__Information supplied__.

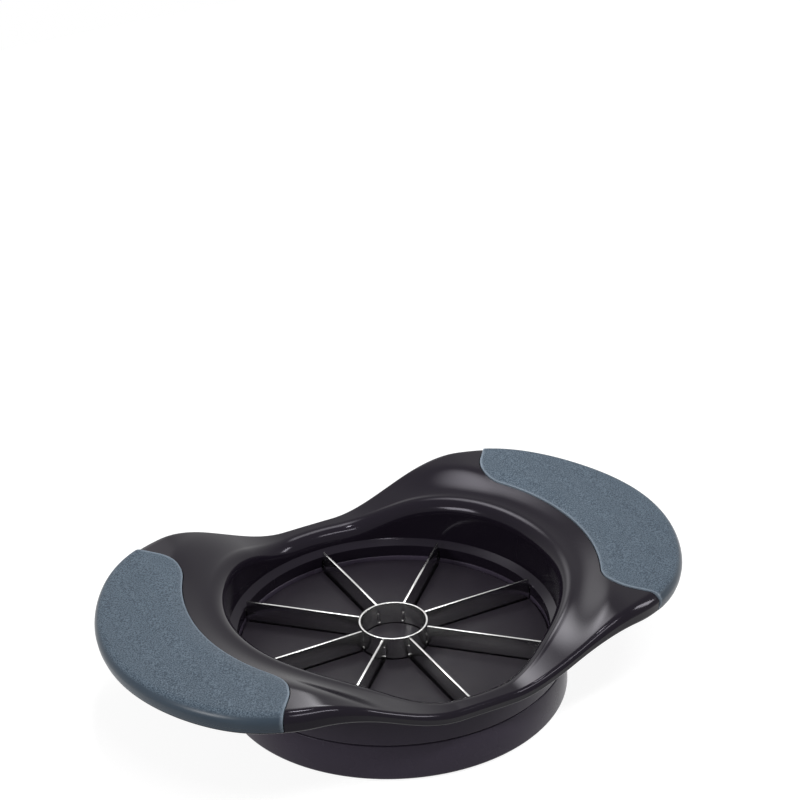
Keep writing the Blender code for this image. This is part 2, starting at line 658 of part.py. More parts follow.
def build_press_plate(group, cutters):
    """Plate with a pad for each wedge and one for the core, grooved for the blades and the ring."""
    core_pad = CORE_RADIUS - CORE_WALL - CLEARANCE
    first_pad = CORE_RADIUS + CLEARANCE
    shoulder = PAD_TOP - PAD_CHAMFER
    hub_low = PLATE_LOW - PLATE_RIB_HEIGHT
    hub_inner = PLATE_HUB_RADIUS - PLATE_HUB_WALL
    profile = ((0, PAD_TOP), (core_pad - PAD_CHAMFER, PAD_TOP), (core_pad, shoulder),
               (core_pad, PLATE_HIGH), (first_pad, PLATE_HIGH), (first_pad, shoulder),
               (first_pad + PAD_CHAMFER, PAD_TOP), (PAD_OUTER - PAD_CHAMFER, PAD_TOP),
               (PAD_OUTER, shoulder), (PAD_OUTER, PLATE_HIGH), (PLATE_RADIUS, PLATE_HIGH),
               (PLATE_RADIUS, PLATE_LOW), (PLATE_HUB_RADIUS, PLATE_LOW), (PLATE_HUB_RADIUS, hub_low),
               (hub_inner, hub_low), (hub_inner, PLATE_LOW), (0, PLATE_LOW))
    plate = turned("press_plate", profile, group, PLASTIC)
    groove = ((GROOVE_HALF, PLATE_HIGH), (GROOVE_HALF, shoulder),
              (GROOVE_HALF + PAD_CHAMFER + OVERRUN, PAD_TOP + OVERRUN))
    grooves = radial_prisms("pad_grooves", (core_pad + first_pad) / 2,
                            (PAD_OUTER + PLATE_RADIUS) / 2, groove, cutters)
    boolean(plate, grooves)
    rib_end = BORE_RADIUS - LEDGE_WIDTH - CLEARANCE
    ribs = radial_prisms("plate_ribs", PLATE_HUB_RADIUS - PLATE_HUB_WALL / 2, rib_end,
                         ((PLATE_RIB_THICKNESS / 2, hub_low + EMBED),
                          (PLATE_RIB_THICKNESS / 2, PLATE_LOW + EMBED)), cutters)
    boolean(plate, ribs, "UNION")
    return plate


def build():
    clear_scene()
    group = new_collection("fruit_wedger_press")
    cutters = new_collection("cutters")

    axis = bpy.data.objects.new("press_slide_axis", None)
    group.objects.link(axis)
    axis.location.z = SEAM_HEIGHT

    moving = [build_frame(group, cutters)]
    moving += [build_grip("left_grip", -1, group, cutters), build_grip("right_grip", 1, group, cutters)]
    moving += build_blades(group)
    moving += [build_core_cutter(group, cutters), build_clamp_ring(group, cutters)]
    for item in moving:
        item.parent = axis
        item.location.z = -axis.location.z
    build_base(group)
    build_press_plate(group, cutters)


build()
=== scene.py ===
# %% [markdown]
# # A fruit wedger press, modelled in Blender
#
# The press is a black moulded frame with two soft grips. Eight blades and a core ring are held in
# its round opening, and it stands on a low drum with raised pads. You set a fruit on the blades and
# push both wings down: the blades cut it into eight wedges and a core, and the pads push them clear.
#
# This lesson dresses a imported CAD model. The CAD nodes give every size and place, and each one is
# replaced by a finer piece of the same shape, because its flat facets would show in the gloss.

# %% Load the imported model
from math import asin, atan2, copysign, cos, pi, radians, sin, sqrt

import bmesh
import bpy
from mathutils import Matrix, Vector
from mathutils.kdtree import KDTree


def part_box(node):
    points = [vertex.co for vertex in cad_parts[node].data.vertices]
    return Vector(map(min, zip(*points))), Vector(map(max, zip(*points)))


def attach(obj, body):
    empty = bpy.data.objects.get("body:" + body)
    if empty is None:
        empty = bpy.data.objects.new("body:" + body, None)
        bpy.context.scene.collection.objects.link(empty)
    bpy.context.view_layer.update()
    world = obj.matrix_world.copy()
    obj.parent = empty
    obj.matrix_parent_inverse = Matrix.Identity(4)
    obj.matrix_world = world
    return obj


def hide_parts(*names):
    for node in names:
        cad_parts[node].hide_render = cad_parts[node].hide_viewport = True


MM = 0.001

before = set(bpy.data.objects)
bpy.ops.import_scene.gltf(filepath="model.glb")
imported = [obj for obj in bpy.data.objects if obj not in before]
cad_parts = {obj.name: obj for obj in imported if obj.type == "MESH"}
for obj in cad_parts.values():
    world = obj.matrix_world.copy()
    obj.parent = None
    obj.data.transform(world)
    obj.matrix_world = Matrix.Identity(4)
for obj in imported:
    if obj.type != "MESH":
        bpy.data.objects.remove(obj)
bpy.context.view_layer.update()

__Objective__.
Extract and output the part that opens with the line containing "for item in" and closes with the line containing "obj.parent = empty", unchanged, ends included.

__Result for this task__.
    for item in moving:
        item.parent = axis
        item.location.z = -axis.location.z
    build_base(group)
    build_press_plate(group, cutters)


build()
=== scene.py ===
# %% [markdown]
# # A fruit wedger press, modelled in Blender
#
# The press is a black moulded frame with two soft grips. Eight blades and a core ring are held in
# its round opening, and it stands on a low drum with raised pads. You set a fruit on the blades and
# push both wings down: the blades cut it into eight wedges and a core, and the pads push them clear.
#
# This lesson dresses a imported CAD model. The CAD nodes give every size and place, and each one is
# replaced by a finer piece of the same shape, because its flat facets would show in the gloss.

# %% Load the imported model
from math import asin, atan2, copysign, cos, pi, radians, sin, sqrt

import bmesh
import bpy
from mathutils import Matrix, Vector
from mathutils.kdtree import KDTree


def part_box(node):
    points = [vertex.co for vertex in cad_parts[node].data.vertices]
    return Vector(map(min, zip(*points))), Vector(map(max, zip(*points)))


def attach(obj, body):
    empty = bpy.data.objects.get("body:" + body)
    if empty is None:
        empty = bpy.data.objects.new("body:" + body, None)
        bpy.context.scene.collection.objects.link(empty)
    bpy.context.view_layer.update()
    world = obj.matrix_world.copy()
    obj.parent = empty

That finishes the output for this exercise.